Untuk menyelidiki hilangnya
ozon Kutub Utara 2011, Walker beserta para ilmuwan dari 18 institusi
lainnya di sembilan negara (Amerika Serikat, Jerman, Belanda, Rusia,
Finlandia, Denmark, Jepang, dan Spanyol) menganalisis seperangkat
pengukuran. Meliputi pengamatan harian global jejak gas dan awan dari
pesawat ruang angkasa Aura
dan Calipso milik NASA; pengukuran ozon dengan balon terinstrumentasi,
data meteorologi dan model atmosfer. Tim dari Universitas Toronto
berkontribusi pada data balon dengan pengukuran dari Eureka, Nunavut,
yang terletak di 80ÂșN (1.100 km dari Kutub Utara).
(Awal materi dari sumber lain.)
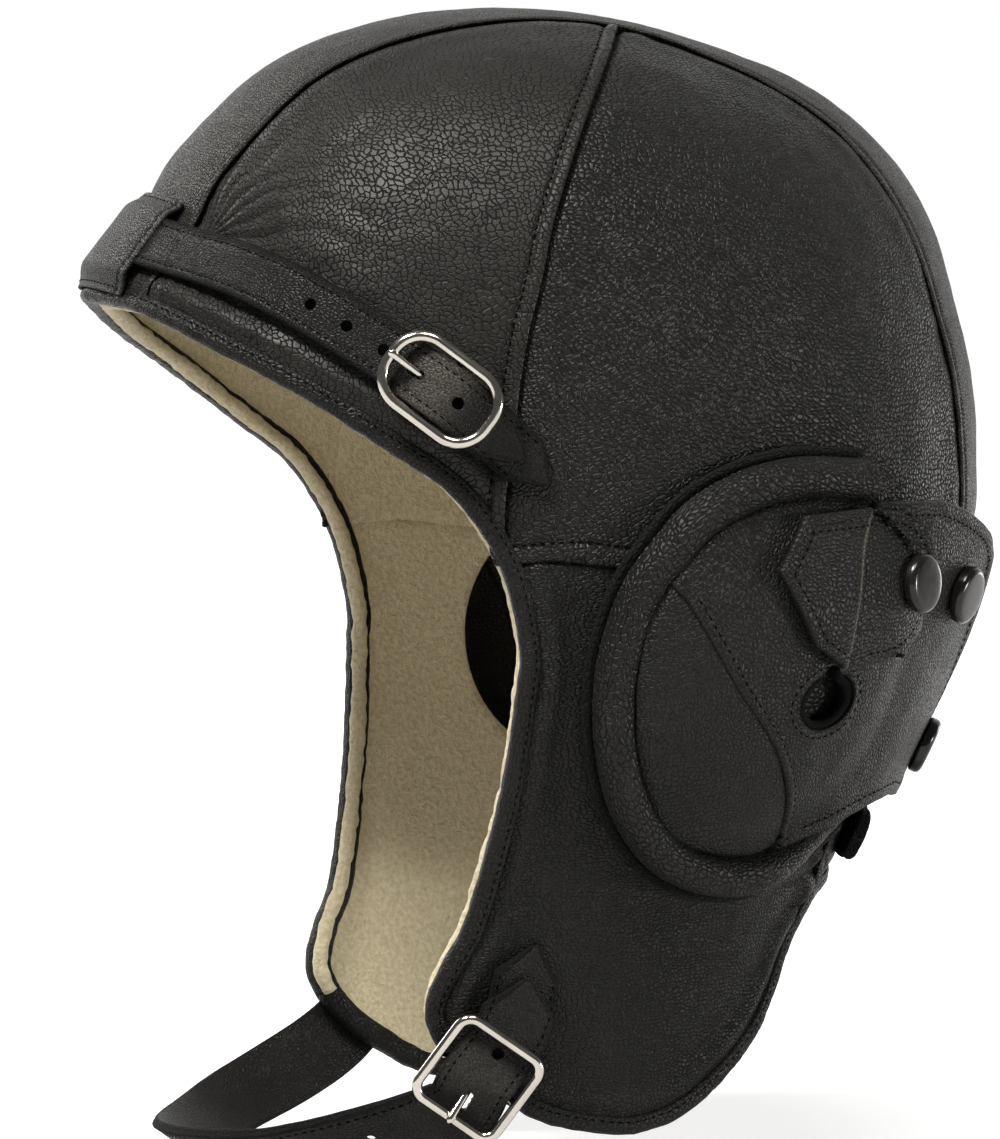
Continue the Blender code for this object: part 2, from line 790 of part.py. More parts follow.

Tim riset ini
berpartisipasi dalam sebuah proyek yang didanai Badan Antariksa Kanada
dalam melakukan pengukuran musim semi untuk memverifikasi kinerja
satelit Kanada yang disebut Atmospheric Chemistry Experiment (ACE).
“Pada
musim dingin 2010-11 di Kutub Utara, kami tidak menemukan suhu yang
lebih rendah daripada di musim dingin Kutub Utara sebelumnya,” kata
Walker. “Apa yang berbeda tentang tahun ini adalah bahwa suhunya cukup
rendah untuk menghasilkan penipis-ozon berbentuk klorin dalam jangka
waktu yang jauh lebih lama. Peristiwa-peristiwa hilangnya ozon di Kutub
Utara, seperti yang terobservasi tahun ini, bisa menjadi lebih
sering apabila suhu stratosfer Kutub Utara di musim dingin mengalami
penurunan di masa depan sebagai perubahan iklim bumi.
Hilangnya
ozon di Kutub Utara 2011 terjadi di area yang jauh lebih kecil
dibandingkan lubang ozon di Antartika. Hal ini karena pusaran badai
pada Kutub Utara, yaitu badai berskala besar yang terjadi secara
terus-menerus selama menghilangnya ozon, sekitar 40 persen lebih kecil
dibandingkan pusaran Antartika. Selain itu, pusaran badai Kutub Utara
juga lebih aktif, seringkali berpindah ke seluruh kawasan utara.
Penurunan tingkat ozon menyebabkan meningkatnya radiasi ultraviolet,
yang diketahui memiliki efek buruk bagi manusia dan bentuk kehidupan
lainnya.
Meskipun jumlah total ozon di Kutub Utara jauh lebih
banyak dua kali lipat dari yang terlihat pada musim semi di Antartika,
namun jumlahnya yang hancur sebanding dengan jumlah lubang ozon
Antartika sebelumnya. Hal ini karena tingkat ozon pada awal musim dingin
di Kutub Utara biasanya jauh lebih besar daripada tingkat ozon yang ada
di awal musim dingin Antartika.
Para ilmuwan mencatat bahwa tanpa
adanya Protokol Montreal tahun 1989, yaitu perjanjian internasional
yang membatasi produksi zat perusak ozon, maka bisa dipastikan tingkat
klorin akan menjadi sedemikian tinggi sehingga lubang ozon di Kutub
Utara akan terbentuk pada setiap musim seminya. Bahan-bahan kimia
penghilang ozon yang bersifat tahan lama, jika sudah terlanjur berada di
dalam atmosfer, akan menghasilkan lubang-lubang ozon Antartika, dan
kemungkinan hilangnya ozon Kutub Utara di masa depan, akan terus
berlangsung selama beberapa dekade.
“Setiap pengukuran balon dan
satelit yang disertakan dalam penelitian ini adalah mutlak diperlukan
untuk memahami penipisan ozon yang kami observasi musim dingin lalu,”
kata Walker. “Untuk bisa memprediksi hilangnya ozon Kutub Utara di masa
depan dalam perubahan iklim, sangatlah penting bagi kita untuk
mempertahankan kemampuan pengukuran atmosfer kita.”